DATASET EXCERPT:
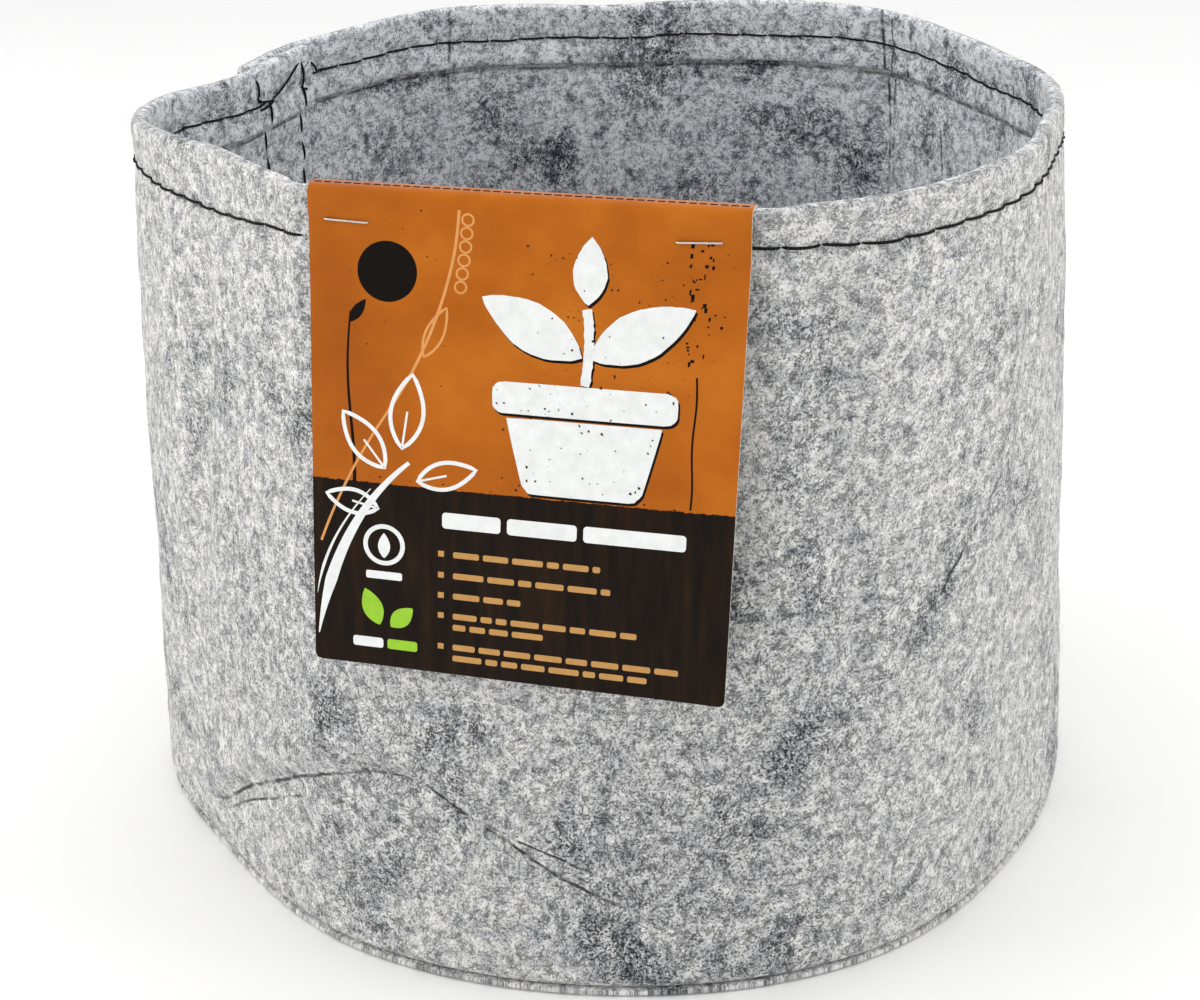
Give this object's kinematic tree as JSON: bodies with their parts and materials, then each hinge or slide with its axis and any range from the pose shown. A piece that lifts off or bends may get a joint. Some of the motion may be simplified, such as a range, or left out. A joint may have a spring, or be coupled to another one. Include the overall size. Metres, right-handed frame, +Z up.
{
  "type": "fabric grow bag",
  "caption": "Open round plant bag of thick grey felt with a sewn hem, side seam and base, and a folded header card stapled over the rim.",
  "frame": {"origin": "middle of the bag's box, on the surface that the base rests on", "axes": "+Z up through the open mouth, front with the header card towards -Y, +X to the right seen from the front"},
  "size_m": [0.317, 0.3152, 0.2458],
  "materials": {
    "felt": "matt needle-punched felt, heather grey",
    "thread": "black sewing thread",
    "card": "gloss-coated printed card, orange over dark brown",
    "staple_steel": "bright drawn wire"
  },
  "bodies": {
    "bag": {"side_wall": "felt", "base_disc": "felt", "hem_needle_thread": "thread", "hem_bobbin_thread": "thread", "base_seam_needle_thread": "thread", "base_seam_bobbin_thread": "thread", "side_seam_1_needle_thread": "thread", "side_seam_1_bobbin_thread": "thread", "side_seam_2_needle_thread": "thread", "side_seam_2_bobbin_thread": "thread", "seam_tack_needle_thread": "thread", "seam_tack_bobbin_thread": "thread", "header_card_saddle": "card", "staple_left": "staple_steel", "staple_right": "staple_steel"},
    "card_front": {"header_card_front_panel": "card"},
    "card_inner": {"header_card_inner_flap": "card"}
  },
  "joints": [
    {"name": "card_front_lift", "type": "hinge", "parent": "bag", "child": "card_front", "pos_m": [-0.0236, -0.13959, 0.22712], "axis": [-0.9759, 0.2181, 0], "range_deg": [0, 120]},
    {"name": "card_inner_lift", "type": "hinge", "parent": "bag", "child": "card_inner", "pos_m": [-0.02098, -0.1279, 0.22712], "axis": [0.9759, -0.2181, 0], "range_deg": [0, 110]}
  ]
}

WHAT THE TASK REQUIRES:
Lines containing the word "bodies" must all be returned from the material above.

RESPONSE TO THE TASK:
Give this object's kinematic tree as JSON: bodies with their parts and materials, then each hinge or slide with its axis and any range from the pose shown. A piece that lifts off or bends may get a joint. Some of the motion may be simplified, such as a range, or left out. A joint may have a spring, or be coupled to another one. Include the overall size. Metres, right-handed frame, +Z up.
  "bodies": {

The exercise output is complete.